Instruction: For this exercise, write out exactly, and only, the lines running from the line that contains "problems = [thing.Name" through the line that contains "obj.parent = None".
:::
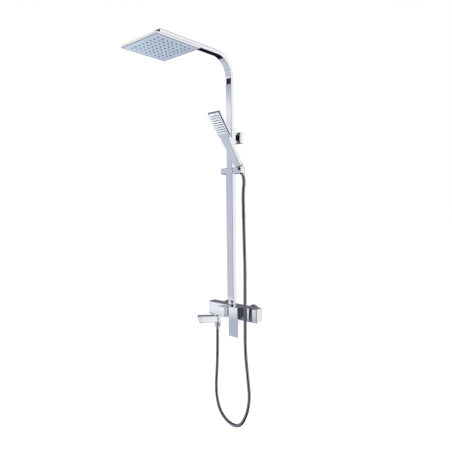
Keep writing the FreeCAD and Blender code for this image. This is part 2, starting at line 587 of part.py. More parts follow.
# ---------------------------------------------------------------- wall bracket
def wall_bracket():
    low, high = "bracket_z - sleeve_half_height", "bracket_z + sleeve_half_height"
    block = box(("-sleeve_half_width", "sleeve_front", low), "2 * sleeve_half_width",
                "sleeve_back - sleeve_front", "%s - (%s)" % (high, low))
    rounded = soften(block, 4, lambda edge: straight_along(edge, "Z"))
    passage = bar("upper_width + 2 * sleeve_gap", "upper_depth + 2 * sleeve_gap", low + " - 1", high + " + 1")
    set_hole = rod(("-sleeve_half_width - 1", "column_y", "bracket_z"), 2.5, 8, "+X")
    node("bracket_sleeve", cut(rounded, passage, set_hole))
    tie = box(("-bar_width / 2", "sleeve_back", "bracket_z - bar_height / 2"), "bar_width",
              "-flange_depth - sleeve_back", "bar_height")
    node("bracket_bar", soften(tie, 1, lambda edge: straight_along(edge, "Y")))
    cover = box(("-flange_side / 2", "-flange_depth", "bracket_z - flange_side / 2"), "flange_side",
                "flange_depth", "flange_side")
    face_y = number("-flange_depth")
    softened = soften(cover, 1.5, lambda edge: straight_along(edge, "Y")
                      or all(abs(corner.Y - face_y) < 0.01 for corner in edge.Vertexes))
    inside = box(("-plate_side / 2 - 0.3", "-flange_depth + 3", "bracket_z - plate_side / 2 - 0.3"),
                 "plate_side + 0.6", "flange_depth", "plate_side + 0.6")
    lock_hole = rod((0, "-plate_thick / 2 - 5", "bracket_z - flange_side / 2 - 1"), 2, 8)
    node("bracket_flange", cut(softened, inside, lock_hole))
    plate = box(("-plate_side / 2", "-plate_thick", "bracket_z - plate_side / 2"), "plate_side",
                "plate_thick", "plate_side")
    screw_holes = [rod(("%g * screw_spacing" % share, "-plate_thick - 1", "bracket_z"), "screw_hole",
                       "plate_thick + 2", "+Y") for share in (-0.5, 0.5)]
    node("bracket_wall_plate", cut(plate, *screw_holes))
    node("bracket_set_screws", group([
        rod(("-sleeve_half_width + 0.4", "column_y", "bracket_z"), 2.5, 4, "+X"),
        rod((0, "-plate_thick / 2 - 5", "bracket_z - flange_side / 2 + 0.4"), 2, 4),
    ]))


# ---------------------------------------------------------------- slider and cradle
def slider():
    low = "slider_z - slider_height / 2"
    block = soften(box(("slider_left", "slider_front", low), "slider_right - slider_left",
                       "slider_back - slider_front", "slider_height"), "edge_round", lambda edge: True)
    lining_width, lining_depth = "lower_width + 0.6 + 2 * liner_wall", "lower_depth + 0.6 + 2 * liner_wall"
    bore = bar(lining_width, lining_depth, low + " - 1", low + " + slider_height + 1")
    stud_hole = rod(("slider_left - 1", "column_y", "slider_z"), 3.05, 9.5, "+X")
    pin_hole = rod(("slider_right - 8", "cradle_y", "slider_z"), "holder_pin_radius", 9, "+X")
    node("slider_body", cut(block, bore, stud_hole, pin_hole))
    lining = bar(lining_width, lining_depth, low + " + 1", low + " + slider_height - 1")
    node("slider_lining", cut(lining, bar("lower_width + 0.6", "lower_depth + 0.6", low, low + " + 30")))
    node("cradle_pin", rod(("slider_right - 8", "cradle_y", "slider_z"), "holder_pin_radius",
                           "pin_reach + 8", "+X"))

    grip = box(("knob_left", "column_y - slider_height / 2", low), "slider_left - 0.5 - knob_left",
               "slider_height", "slider_height")
    node("slider_knob", join(soften(grip, "edge_round", lambda edge: True),
                             rod(("slider_left - 2", "column_y", "slider_z"), 3, 8, "+X")))


LEAN = Rotation(Vector(1, 0, 0), number("lean"))


def leaning(thing):
    """Sets a piece that was drawn upright at the origin onto the hand shower's axis."""
    return put(thing, ("cradle_x", "cradle_y", "cradle_z"), LEAN)


def cradle():
    """A block that turns on the slider's pin, with a tapered sleeve through it for the hose cone."""
    half = "cradle_length / 2"
    sleeve = leaning(soften(rod((0, 0, "-(%s)" % half), "cradle_radius", "cradle_length"), 1,
                            lambda edge: edge.Curve.TypeId == "Part::GeomCircle"))
    block = box(("slider_right + cradle_gap", "cradle_y - cradle_depth / 2", "slider_z - slider_height / 2"),
                "cradle_end - slider_right - cradle_gap", "cradle_depth", "slider_height")
    soft_block = soften(block, "edge_round", lambda edge: True)
    mouth = taper((0, 0, "-(%s) - 8" % half), "cone_bottom - 0.05", "cone_top + 0.75", "cradle_length + 16")
    pin_way = rod(("slider_right", "cradle_y", "slider_z"), "holder_pin_radius + 0.07", "pin_reach + 1", "+X")
    node("handset_cradle", cut(join(sleeve, soft_block), leaning(group([mouth])), pin_way))


def hand_shower():
    front_view = [("-handle_foot_half", "handle_foot"), ("handle_foot_half", "handle_foot"),
                  ("handle_neck_half", "handle_neck"), ("head_half", "head_foot"),
                  ("head_half", "head_crown"), ("-head_half", "head_crown"),
                  ("-head_half", "head_foot"), ("-handle_neck_half", "handle_neck")]
    side_view = [(-9, "handle_foot"), (9, "handle_foot"), (11, "handle_neck - 10"), (9, "head_foot + 12"),
                 (8, "head_crown"), (-3, "head_crown"), (-3, "head_foot"), (-8, "handle_neck - 10")]
    end_view = [("head_half + 1", 20), ("head_half + 1", "head_chamfer - 2"),
                ("head_half - head_chamfer - 8", -11), ("8 + head_chamfer - head_half", -11),
                ("-head_half - 1", "head_chamfer - 2"), ("-head_half - 1", 20)]
    flat = extrusion("XZ", front_view, 60, centred=True)
    thick = extrusion("YZ", side_view, 90, centred=True)
    slanted = extrusion("XY", end_view, 300)
    shape = soften(overlap(overlap(flat, thick), slanted), 1.6, lambda edge: True)

    def face_outline(margin):
        low, high = "head_foot + 1 + " + margin, "head_crown - (%s)" % margin
        half = "head_half - (%s)" % margin
        return [("-(%s)" % half, low), (half, low), (half, high), ("-(%s)" % half, high)]
    tray = extrusion("XZ", face_outline("head_rim"), 3, at=(0, -1, 0))
    nipple = rod((0, 0, "nipple_low"), "nipple_radius", 16)
    node("handset_body", leaning(cut(join(cut(shape, tray), nipple), rod((0, 0, 0), "handle_bore", 150))))

    plate = extrusion("XZ", face_outline("head_rim + face_gap"), 2.4, at=(0, -1, 0))
    strips, slots = [], []
    for index in range(SIZES["strip_count"]):
        low = "head_foot + first_strip + %d * strip_pitch" % index
        left, span = "7 - head_half", "2 * (head_half - 7)"
        strips.append(box((left, -4.6, low), span, 2.6, "strip_height"))
        slots.append(box((left, -5, low), span, 3, "strip_height"))
    node("handset_face", leaning(cut(plate, *slots)))
    node("handset_strips", leaning(group(strips)))

    cone = taper((0, 0, -16), "cone_bottom", "cone_top", "handle_foot + 14")
    node("hose_cone_nut", leaning(cut(cone, rod((0, 0, "nipple_low"), "nipple_radius", 20),
                                      rod((0, 0, -17), "hose_bore", 40))))


# ---------------------------------------------------------------- hose
HOSE_ROUTE = [
    (64.0, -60.2, 593.1), (64.0, -33.0, 557.6), (59.0, -29.0, 503.0), (60.0, -40.0, 427.0),
    (70.0, -56.0, 325.0), (84.0, -72.0, 195.0), (96.0, -88.0, 65.0), (100.0, -93.0, -25.0),
    (98.0, -93.0, -150.0), (108.0, -90.0, -260.0), (114.0, -86.0, -350.0), (98.0, -82.0, -440.0),
    (50.0, -76.0, -507.0), (-25.0, -70.0, -514.0), (-82.0, -65.0, -464.0), (-104.0, -60.0, -380.0),
    (-98.0, -57.0, -285.0), (-92.0, -57.0, -185.0), (-90.0, -58.0, -87.8),
]


def hose_path(points):
    """Straight runs joined by tangent arcs as large as their runs allow."""
    spots = [Vector(*point) for point in points]
    edges, radii, start = [], [], spots[0]
    for before, corner, after in zip(spots, spots[1:], spots[2:]):
        came, going = corner - before, after - corner
        turn = came.getAngle(going)
        radius = 0.45 * min(came.Length, going.Length) / math.tan(turn / 2)
        trim = radius * math.tan(turn / 2)
        inward, outward = Vector(came).normalize(), Vector(going).normalize()
        first, last = corner - inward * trim, corner + outward * trim
        bisector = (outward - inward).normalize()
        middle = corner + bisector * (radius / math.cos(turn / 2) - radius)
        edges += [Part.LineSegment(start, first).toShape(), Part.Arc(first, middle, last).toShape()]
        radii.append(radius)
        start = last
    edges.append(Part.LineSegment(start, spots[-1]).toShape())
    return Part.Wire(edges), radii


def hose():
    path, radii = hose_path(HOSE_ROUTE)
    radius = number("hose_radius")
    direction = Vector(*HOSE_ROUTE[1]) - Vector(*HOSE_ROUTE[0])
    ring = Part.Wire([Part.Circle(Vector(*HOSE_ROUTE[0]), direction, radius).toShape()])
    swept = path.makePipeShell([ring], True, False)
    feature = doc.addObject("Part::Feature", "Hose")
    feature.Shape = swept
    feature.Placement = Placement()
    node("shower_hose", feature)
    print("hose radii", [round(value) for value in radii])
    print("hose length", round(path.Length, 1), "volume ratio",
          round(swept.Volume / (math.pi * radius ** 2 * path.Length), 4))
    nut_top = "spout_top - spout_height - 1"
    nut = hexagon(("spout_x", "spout_y", "%s - hose_nut_length" % nut_top), "hose_nut_flats",
                  "hose_nut_length")
    thread_way = rod(("spout_x", "spout_y", "spout_top - spout_height - 12"), "tail_radius", 30)
    water_way = rod(("spout_x", "spout_y", -200), "hose_bore", 200)
    node("hose_hex_nut", cut(nut, thread_way, water_way))


for build in (mixer_shell, end_caps, mixer_core, wall_unions, cartridge, lever, diverter, spout, column,
              gooseneck, rain_head, wall_bracket, slider, cradle, hand_shower, hose):
    build()
doc.recompute()

problems = [thing.Name for thing in doc.Objects if {"Invalid", "Error"} & set(thing.State)]
for label, thing in nodes.items():
    if thing.Shape.isNull() or not thing.Shape.isValid() or not thing.Shape.Solids:
        problems.append(label)
if problems:
    raise SystemExit("failed objects: " + ", ".join(problems))

os.makedirs("parts", exist_ok=True)
for label, thing in nodes.items():
    thing.Shape.exportStep("parts/%s.step" % label)
whole = Part.makeCompound([thing.Shape for thing in nodes.values()]).BoundBox
print(len(nodes), "sub-parts, box", [round(value, 1) for value in (
    whole.XMin, whole.XMax, whole.YMin, whole.YMax, whole.ZMin, whole.ZMax)])
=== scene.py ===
# %% [markdown]
# # A rainfall shower column, finished in Blender
# The metal parts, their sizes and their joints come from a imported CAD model, which is loaded as a fixed
# frame. What Blender adds is what CAD is poor at: a hose with a wound skin, small moulded pieces, and
# finishes that look like plated brass, satin steel, rubber and plastic. All numbers are metres.

# %% Load the frame
import json
import math

import bmesh
import bpy
from mathutils import Matrix, Vector

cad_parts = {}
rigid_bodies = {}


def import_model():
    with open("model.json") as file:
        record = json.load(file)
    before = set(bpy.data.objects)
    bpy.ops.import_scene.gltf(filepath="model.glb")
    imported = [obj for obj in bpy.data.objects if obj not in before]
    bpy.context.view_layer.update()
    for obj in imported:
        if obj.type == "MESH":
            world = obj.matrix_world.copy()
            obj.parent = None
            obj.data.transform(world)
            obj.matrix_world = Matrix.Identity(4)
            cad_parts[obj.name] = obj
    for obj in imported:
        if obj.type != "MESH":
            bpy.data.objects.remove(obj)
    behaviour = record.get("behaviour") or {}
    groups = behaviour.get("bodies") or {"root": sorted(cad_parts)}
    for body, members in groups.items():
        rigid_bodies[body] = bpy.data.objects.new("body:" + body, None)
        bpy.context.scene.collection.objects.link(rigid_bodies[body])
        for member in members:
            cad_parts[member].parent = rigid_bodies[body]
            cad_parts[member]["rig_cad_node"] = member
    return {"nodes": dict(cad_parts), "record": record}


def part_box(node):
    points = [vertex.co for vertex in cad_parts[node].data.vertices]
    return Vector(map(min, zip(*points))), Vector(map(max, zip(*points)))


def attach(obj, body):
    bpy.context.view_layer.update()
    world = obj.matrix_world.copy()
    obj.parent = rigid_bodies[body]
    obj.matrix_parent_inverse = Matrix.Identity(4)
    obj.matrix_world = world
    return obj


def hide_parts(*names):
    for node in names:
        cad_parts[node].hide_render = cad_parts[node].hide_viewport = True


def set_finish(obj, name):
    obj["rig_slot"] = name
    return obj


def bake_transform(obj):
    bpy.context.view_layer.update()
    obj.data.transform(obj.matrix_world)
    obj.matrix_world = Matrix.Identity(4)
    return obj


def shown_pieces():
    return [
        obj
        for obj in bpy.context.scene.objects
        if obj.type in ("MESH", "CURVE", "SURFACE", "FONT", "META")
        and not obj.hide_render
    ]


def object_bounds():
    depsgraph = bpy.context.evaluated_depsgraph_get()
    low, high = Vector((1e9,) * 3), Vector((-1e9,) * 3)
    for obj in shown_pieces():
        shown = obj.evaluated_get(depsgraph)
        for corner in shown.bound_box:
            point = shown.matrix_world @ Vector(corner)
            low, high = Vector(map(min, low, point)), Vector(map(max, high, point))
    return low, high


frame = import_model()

cad_low, cad_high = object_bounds()
MM = 0.001
print("CAD box:", [round(v, 3) for v in (*cad_low, *cad_high)])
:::
Problem solution:
problems = [thing.Name for thing in doc.Objects if {"Invalid", "Error"} & set(thing.State)]
for label, thing in nodes.items():
    if thing.Shape.isNull() or not thing.Shape.isValid() or not thing.Shape.Solids:
        problems.append(label)
if problems:
    raise SystemExit("failed objects: " + ", ".join(problems))

os.makedirs("parts", exist_ok=True)
for label, thing in nodes.items():
    thing.Shape.exportStep("parts/%s.step" % label)
whole = Part.makeCompound([thing.Shape for thing in nodes.values()]).BoundBox
print(len(nodes), "sub-parts, box", [round(value, 1) for value in (
    whole.XMin, whole.XMax, whole.YMin, whole.YMax, whole.ZMin, whole.ZMax)])
=== scene.py ===
# %% [markdown]
# # A rainfall shower column, finished in Blender
# The metal parts, their sizes and their joints come from a imported CAD model, which is loaded as a fixed
# frame. What Blender adds is what CAD is poor at: a hose with a wound skin, small moulded pieces, and
# finishes that look like plated brass, satin steel, rubber and plastic. All numbers are metres.

# %% Load the frame
import json
import math

import bmesh
import bpy
from mathutils import Matrix, Vector

cad_parts = {}
rigid_bodies = {}


def import_model():
    with open("model.json") as file:
        record = json.load(file)
    before = set(bpy.data.objects)
    bpy.ops.import_scene.gltf(filepath="model.glb")
    imported = [obj for obj in bpy.data.objects if obj not in before]
    bpy.context.view_layer.update()
    for obj in imported:
        if obj.type == "MESH":
            world = obj.matrix_world.copy()
            obj.parent = None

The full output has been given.